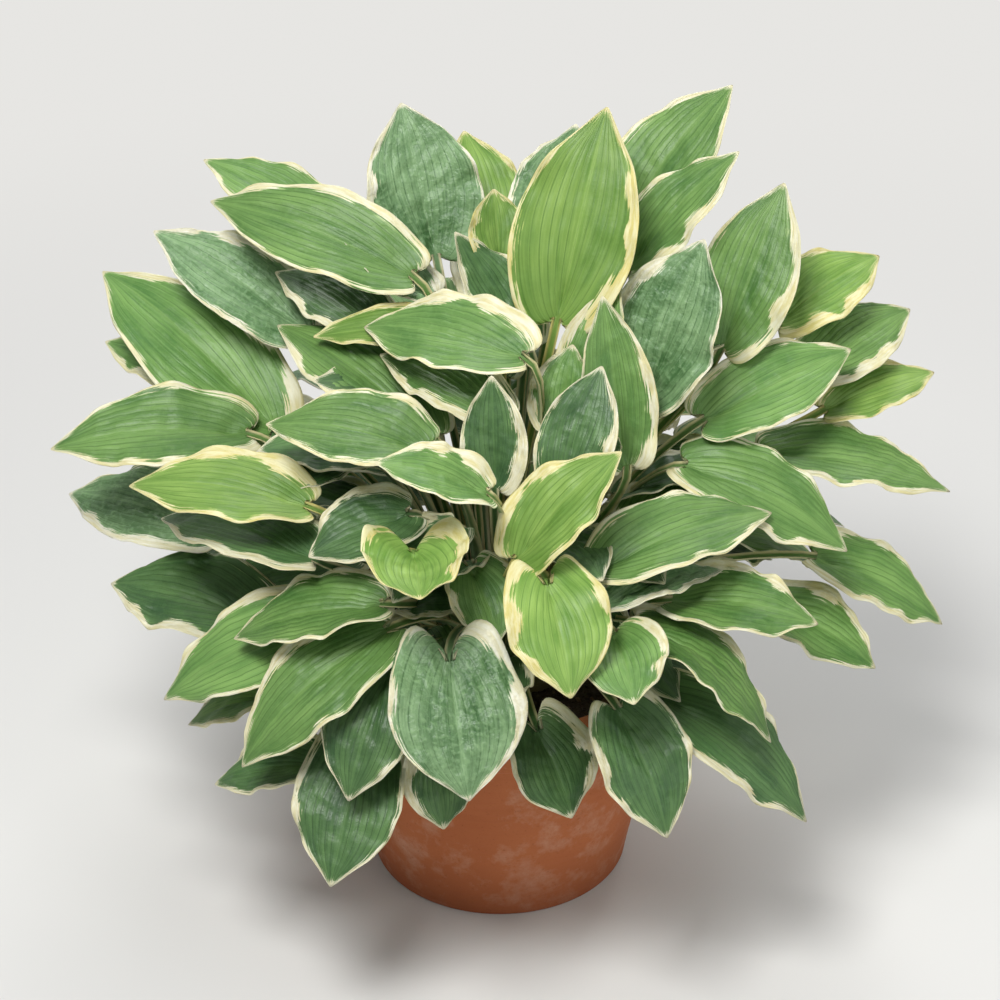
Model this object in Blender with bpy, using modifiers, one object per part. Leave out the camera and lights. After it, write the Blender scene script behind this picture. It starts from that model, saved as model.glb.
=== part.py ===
"""A hosta with cream-edged leaves, growing in a plain terracotta pot.

The origin is the centre of the pot's base, +Z is up and the front is -Y. A leaf is one piece from
its foot on the crown to its tip: a channelled stalk that opens into a ribbed, heart-shaped blade.
Bearings are degrees about the crown: 0 is the front, 90 the right, 180 the back.
"""

import math

import bpy
import numpy as np
from mathutils import Matrix, Vector

# Pot, in metres: a thrown flowerpot with a collar round its mouth.
POT_HEIGHT = 0.235
RIM_RADIUS = 0.170
COLLAR_HEIGHT = 0.046
COLLAR_STEP = 0.007
BASE_RADIUS = 0.120
WALL = 0.010
FLOOR = 0.013
LIP_ROUND = 0.004
HOLE_RADIUS = 0.007
HOLE_CIRCLE = 0.060
HOLES = 3
TURN_STEPS = 40

# Soil and crown, in metres.
HEADSPACE = 0.020
SOIL_FALL = 0.004
CROWN_RADIUS = 0.078
CROWN_HEIGHT = 0.012
CROWN_EDGE = 0.005
GAP = 0.0003
FOOT_GAP = 0.0006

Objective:
Extract the full listing above without alteration.

Written solution:
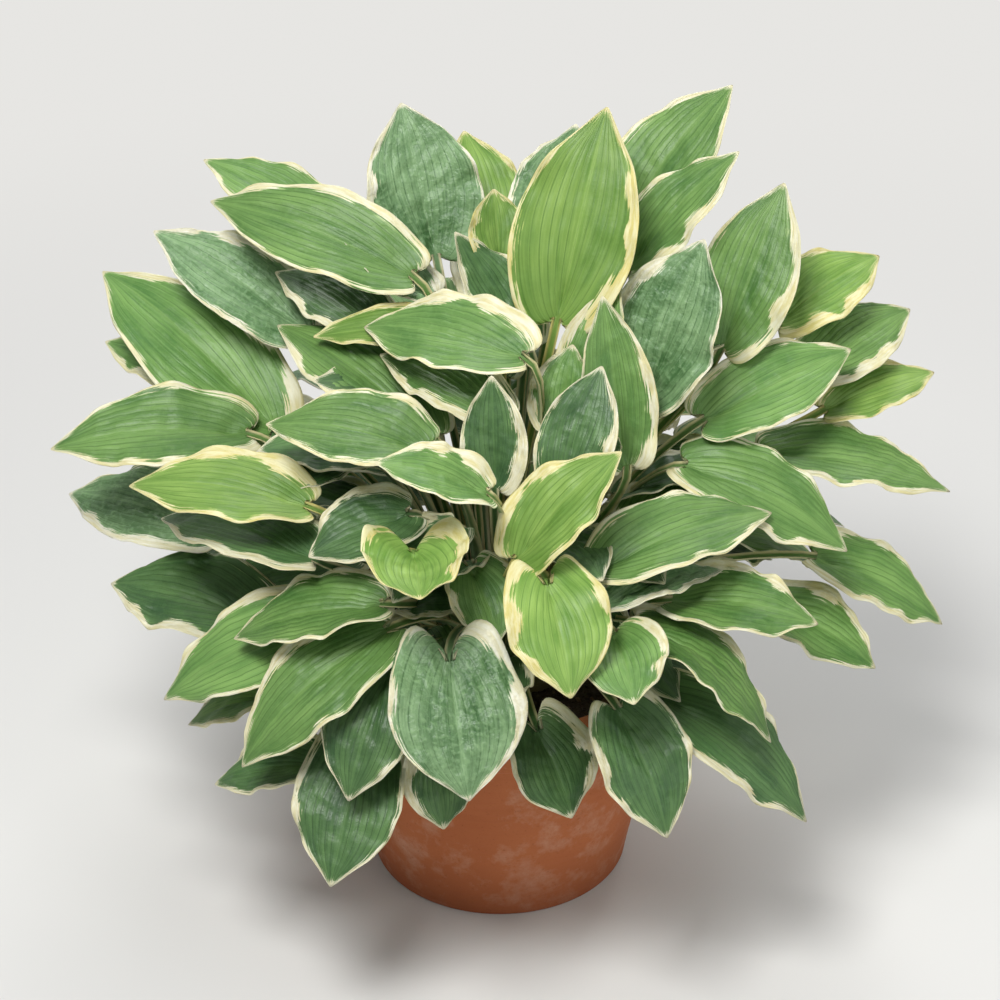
Model this object in Blender with bpy, using modifiers, one object per part. Leave out the camera and lights. After it, write the Blender scene script behind this picture. It starts from that model, saved as model.glb.
=== part.py ===
"""A hosta with cream-edged leaves, growing in a plain terracotta pot.

The origin is the centre of the pot's base, +Z is up and the front is -Y. A leaf is one piece from
its foot on the crown to its tip: a channelled stalk that opens into a ribbed, heart-shaped blade.
Bearings are degrees about the crown: 0 is the front, 90 the right, 180 the back.
"""

import math

import bpy
import numpy as np
from mathutils import Matrix, Vector

# Pot, in metres: a thrown flowerpot with a collar round its mouth.
POT_HEIGHT = 0.235
RIM_RADIUS = 0.170
COLLAR_HEIGHT = 0.046
COLLAR_STEP = 0.007
BASE_RADIUS = 0.120
WALL = 0.010
FLOOR = 0.013
LIP_ROUND = 0.004
HOLE_RADIUS = 0.007
HOLE_CIRCLE = 0.060
HOLES = 3
TURN_STEPS = 40

# Soil and crown, in metres.
HEADSPACE = 0.020
SOIL_FALL = 0.004
CROWN_RADIUS = 0.078
CROWN_HEIGHT = 0.012
CROWN_EDGE = 0.005
GAP = 0.0003
FOOT_GAP = 0.0006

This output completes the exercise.